*Exercise*:
Reproduce exactly the lines below from the one containing "Write the Blender" through the one containing "two-tier acrylic stand.", including both, and nothing else.

*Records shown*:

***

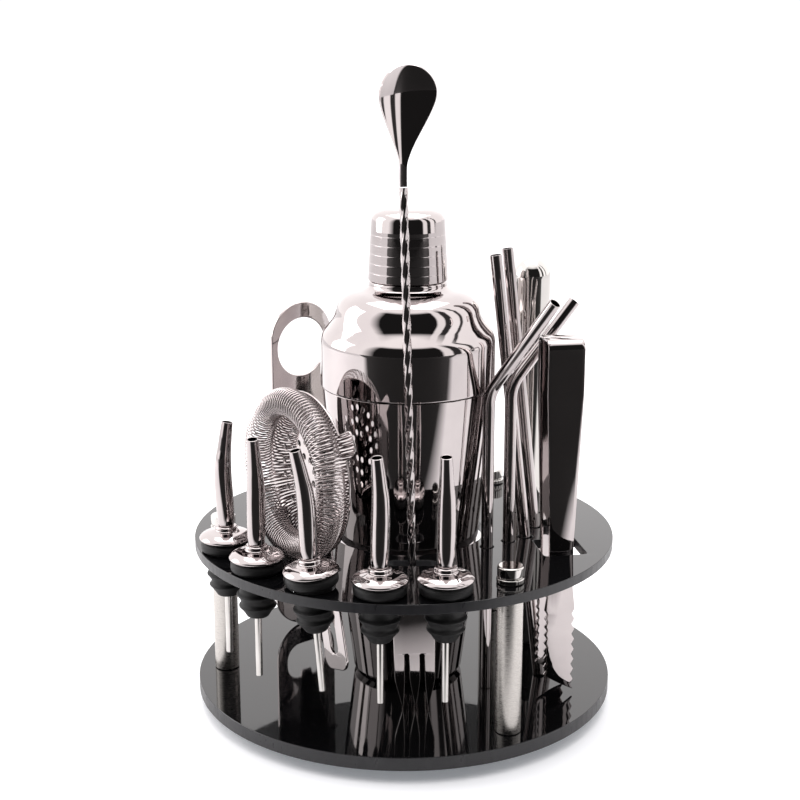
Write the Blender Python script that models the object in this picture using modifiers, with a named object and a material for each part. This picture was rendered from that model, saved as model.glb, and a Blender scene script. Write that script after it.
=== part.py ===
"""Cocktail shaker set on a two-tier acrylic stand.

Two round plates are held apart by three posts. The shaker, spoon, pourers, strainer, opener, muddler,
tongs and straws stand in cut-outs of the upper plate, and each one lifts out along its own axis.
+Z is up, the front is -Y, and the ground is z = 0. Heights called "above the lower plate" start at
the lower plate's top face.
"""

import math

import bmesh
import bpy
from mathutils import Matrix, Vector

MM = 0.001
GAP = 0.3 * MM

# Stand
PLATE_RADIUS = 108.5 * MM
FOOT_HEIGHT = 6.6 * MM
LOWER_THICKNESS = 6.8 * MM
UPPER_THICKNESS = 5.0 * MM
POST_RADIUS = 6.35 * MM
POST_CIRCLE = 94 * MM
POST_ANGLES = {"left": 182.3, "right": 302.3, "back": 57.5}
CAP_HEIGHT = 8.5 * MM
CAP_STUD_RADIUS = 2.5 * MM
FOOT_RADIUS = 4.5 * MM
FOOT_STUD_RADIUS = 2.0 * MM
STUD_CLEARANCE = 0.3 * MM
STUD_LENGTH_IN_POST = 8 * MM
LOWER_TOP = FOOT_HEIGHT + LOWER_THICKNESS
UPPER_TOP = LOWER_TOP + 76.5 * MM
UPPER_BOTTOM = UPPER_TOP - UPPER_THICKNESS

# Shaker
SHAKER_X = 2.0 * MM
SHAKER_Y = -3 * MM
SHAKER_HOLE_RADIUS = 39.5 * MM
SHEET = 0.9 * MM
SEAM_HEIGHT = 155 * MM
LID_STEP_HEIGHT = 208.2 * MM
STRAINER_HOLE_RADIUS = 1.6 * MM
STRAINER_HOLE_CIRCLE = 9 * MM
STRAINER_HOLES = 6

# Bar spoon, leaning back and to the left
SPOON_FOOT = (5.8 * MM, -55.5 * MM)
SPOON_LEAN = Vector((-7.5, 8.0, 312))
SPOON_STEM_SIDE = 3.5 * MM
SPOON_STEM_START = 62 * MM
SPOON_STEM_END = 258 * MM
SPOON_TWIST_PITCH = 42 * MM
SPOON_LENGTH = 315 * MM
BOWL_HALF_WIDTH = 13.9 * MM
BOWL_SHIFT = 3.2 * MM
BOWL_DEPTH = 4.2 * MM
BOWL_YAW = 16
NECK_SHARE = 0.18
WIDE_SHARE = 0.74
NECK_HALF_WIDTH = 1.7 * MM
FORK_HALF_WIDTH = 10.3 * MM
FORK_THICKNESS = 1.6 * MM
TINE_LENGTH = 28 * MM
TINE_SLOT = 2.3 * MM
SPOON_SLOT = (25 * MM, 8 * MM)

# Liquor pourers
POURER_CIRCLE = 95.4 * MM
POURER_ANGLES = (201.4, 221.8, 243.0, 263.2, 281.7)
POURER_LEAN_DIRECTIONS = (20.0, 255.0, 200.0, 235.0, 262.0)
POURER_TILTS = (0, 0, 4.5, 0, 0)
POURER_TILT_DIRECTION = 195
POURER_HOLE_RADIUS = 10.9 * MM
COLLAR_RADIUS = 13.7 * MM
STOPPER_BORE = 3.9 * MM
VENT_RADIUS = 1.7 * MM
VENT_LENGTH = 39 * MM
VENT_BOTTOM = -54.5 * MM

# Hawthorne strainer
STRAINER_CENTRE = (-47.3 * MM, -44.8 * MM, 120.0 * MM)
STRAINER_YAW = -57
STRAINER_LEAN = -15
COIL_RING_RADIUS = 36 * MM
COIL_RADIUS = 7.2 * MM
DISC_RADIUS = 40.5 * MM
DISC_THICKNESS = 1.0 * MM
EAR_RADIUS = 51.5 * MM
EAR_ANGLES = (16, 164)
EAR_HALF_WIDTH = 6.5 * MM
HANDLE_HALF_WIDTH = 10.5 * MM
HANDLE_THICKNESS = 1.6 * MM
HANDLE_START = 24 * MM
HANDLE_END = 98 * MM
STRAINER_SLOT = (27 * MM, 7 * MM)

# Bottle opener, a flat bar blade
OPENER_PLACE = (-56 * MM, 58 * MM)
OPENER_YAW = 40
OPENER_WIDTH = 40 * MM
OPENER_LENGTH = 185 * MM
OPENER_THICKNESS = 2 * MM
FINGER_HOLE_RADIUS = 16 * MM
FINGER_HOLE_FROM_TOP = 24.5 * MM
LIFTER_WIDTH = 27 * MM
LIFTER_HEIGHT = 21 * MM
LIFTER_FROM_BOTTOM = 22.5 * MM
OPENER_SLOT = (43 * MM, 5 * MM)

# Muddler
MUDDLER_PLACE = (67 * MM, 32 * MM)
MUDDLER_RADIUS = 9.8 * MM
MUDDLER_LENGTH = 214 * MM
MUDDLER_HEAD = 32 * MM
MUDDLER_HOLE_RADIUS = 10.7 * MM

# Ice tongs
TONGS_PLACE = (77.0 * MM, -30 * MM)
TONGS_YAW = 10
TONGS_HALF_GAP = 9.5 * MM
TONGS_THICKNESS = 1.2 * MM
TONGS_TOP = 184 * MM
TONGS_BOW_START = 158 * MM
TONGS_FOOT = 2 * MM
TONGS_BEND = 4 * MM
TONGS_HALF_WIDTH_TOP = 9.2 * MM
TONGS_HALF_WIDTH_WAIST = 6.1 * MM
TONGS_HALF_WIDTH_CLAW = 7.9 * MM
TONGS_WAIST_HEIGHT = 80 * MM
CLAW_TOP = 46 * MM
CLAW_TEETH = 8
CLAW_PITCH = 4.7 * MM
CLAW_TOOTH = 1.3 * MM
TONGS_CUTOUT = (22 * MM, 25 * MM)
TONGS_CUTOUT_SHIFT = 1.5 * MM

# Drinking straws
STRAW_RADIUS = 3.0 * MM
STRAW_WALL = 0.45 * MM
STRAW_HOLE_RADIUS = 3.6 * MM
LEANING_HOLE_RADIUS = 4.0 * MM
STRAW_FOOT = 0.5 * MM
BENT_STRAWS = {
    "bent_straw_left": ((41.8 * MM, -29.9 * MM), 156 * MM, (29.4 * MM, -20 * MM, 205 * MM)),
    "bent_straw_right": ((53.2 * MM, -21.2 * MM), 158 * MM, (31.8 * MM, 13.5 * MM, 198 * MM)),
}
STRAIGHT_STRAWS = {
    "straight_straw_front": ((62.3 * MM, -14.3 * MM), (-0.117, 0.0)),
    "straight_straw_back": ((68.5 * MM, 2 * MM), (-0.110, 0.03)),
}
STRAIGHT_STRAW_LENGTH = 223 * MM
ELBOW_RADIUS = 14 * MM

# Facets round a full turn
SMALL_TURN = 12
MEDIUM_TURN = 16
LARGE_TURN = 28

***

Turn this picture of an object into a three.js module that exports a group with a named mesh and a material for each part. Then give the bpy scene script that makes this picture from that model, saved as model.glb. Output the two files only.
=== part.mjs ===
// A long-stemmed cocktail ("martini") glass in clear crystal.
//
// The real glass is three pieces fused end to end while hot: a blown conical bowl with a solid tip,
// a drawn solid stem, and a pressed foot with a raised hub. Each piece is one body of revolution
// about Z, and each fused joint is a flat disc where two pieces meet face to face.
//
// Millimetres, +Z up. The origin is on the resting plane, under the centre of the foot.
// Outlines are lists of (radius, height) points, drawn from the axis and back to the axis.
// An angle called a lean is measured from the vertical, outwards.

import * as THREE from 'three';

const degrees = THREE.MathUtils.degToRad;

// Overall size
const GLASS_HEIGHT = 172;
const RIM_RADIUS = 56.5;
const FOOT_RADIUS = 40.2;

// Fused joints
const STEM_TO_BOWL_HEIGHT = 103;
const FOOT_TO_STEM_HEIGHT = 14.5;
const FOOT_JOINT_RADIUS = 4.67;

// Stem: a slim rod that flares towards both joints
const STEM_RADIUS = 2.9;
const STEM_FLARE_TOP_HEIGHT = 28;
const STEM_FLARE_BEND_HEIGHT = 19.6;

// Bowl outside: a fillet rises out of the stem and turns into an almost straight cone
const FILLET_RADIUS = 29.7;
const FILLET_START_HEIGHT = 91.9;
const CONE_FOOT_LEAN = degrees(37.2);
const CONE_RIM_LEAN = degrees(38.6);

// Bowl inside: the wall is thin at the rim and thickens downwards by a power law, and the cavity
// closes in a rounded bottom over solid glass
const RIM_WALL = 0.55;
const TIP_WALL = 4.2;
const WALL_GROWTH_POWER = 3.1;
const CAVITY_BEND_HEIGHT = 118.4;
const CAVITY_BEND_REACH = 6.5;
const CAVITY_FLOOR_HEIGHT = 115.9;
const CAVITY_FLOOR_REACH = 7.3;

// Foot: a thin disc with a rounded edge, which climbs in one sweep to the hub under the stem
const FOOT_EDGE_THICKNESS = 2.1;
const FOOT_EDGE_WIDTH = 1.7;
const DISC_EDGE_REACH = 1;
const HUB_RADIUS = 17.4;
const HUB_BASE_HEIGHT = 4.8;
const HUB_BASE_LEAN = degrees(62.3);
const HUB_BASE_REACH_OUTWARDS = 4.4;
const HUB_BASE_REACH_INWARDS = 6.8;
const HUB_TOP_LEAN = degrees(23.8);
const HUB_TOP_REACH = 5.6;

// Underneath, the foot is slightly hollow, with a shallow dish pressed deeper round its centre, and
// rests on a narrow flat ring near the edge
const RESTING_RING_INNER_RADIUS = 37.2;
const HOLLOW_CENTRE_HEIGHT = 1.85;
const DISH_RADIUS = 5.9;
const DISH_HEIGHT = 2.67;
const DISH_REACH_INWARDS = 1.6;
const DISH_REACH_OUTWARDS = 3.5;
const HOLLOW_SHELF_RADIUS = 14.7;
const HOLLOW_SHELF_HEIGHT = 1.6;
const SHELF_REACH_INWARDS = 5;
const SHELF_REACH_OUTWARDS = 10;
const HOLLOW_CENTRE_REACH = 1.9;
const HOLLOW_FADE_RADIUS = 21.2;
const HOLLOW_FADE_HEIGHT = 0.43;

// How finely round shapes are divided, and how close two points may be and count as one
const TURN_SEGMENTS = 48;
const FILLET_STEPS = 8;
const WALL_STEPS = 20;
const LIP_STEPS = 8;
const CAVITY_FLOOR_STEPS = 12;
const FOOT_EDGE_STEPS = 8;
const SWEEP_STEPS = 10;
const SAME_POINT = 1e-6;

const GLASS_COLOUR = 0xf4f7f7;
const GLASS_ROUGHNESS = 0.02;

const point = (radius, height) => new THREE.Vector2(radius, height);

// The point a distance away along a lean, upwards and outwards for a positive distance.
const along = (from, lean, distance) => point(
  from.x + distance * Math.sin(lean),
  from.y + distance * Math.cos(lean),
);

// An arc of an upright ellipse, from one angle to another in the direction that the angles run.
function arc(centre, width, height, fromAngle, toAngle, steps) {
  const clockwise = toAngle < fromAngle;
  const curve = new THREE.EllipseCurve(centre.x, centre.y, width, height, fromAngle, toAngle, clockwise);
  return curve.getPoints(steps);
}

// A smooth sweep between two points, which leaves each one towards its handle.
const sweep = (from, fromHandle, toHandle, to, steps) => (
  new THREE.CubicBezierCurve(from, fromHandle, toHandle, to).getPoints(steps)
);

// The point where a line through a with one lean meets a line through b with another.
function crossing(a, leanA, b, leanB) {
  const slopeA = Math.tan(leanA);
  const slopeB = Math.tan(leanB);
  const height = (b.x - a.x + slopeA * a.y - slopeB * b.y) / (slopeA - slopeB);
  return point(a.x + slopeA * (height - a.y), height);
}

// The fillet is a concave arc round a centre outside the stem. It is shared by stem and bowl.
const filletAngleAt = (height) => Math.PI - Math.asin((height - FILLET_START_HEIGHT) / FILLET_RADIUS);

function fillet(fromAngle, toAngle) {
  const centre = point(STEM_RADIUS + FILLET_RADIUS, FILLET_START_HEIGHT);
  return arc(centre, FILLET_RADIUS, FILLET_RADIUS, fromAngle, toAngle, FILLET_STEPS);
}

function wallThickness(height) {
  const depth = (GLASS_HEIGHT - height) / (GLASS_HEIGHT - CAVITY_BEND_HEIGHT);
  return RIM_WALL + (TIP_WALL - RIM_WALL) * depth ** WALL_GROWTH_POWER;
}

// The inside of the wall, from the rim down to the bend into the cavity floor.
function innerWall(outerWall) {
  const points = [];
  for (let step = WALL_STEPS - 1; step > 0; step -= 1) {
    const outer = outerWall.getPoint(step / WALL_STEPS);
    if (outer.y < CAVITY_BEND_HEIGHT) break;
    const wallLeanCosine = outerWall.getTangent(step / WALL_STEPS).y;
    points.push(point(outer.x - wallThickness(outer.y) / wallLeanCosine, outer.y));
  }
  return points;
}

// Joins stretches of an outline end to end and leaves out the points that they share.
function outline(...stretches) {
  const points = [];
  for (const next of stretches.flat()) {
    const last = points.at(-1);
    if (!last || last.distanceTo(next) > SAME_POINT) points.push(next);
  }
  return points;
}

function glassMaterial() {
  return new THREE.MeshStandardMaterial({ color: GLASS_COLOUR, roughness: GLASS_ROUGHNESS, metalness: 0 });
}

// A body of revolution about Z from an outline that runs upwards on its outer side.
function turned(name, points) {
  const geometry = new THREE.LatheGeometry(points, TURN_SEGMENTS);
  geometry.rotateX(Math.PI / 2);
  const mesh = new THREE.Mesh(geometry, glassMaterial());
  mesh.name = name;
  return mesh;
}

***

*Full response*:
Write the Blender Python script that models the object in this picture using modifiers, with a named object and a material for each part. This picture was rendered from that model, saved as model.glb, and a Blender scene script. Write that script after it.
=== part.py ===
"""Cocktail shaker set on a two-tier acrylic stand.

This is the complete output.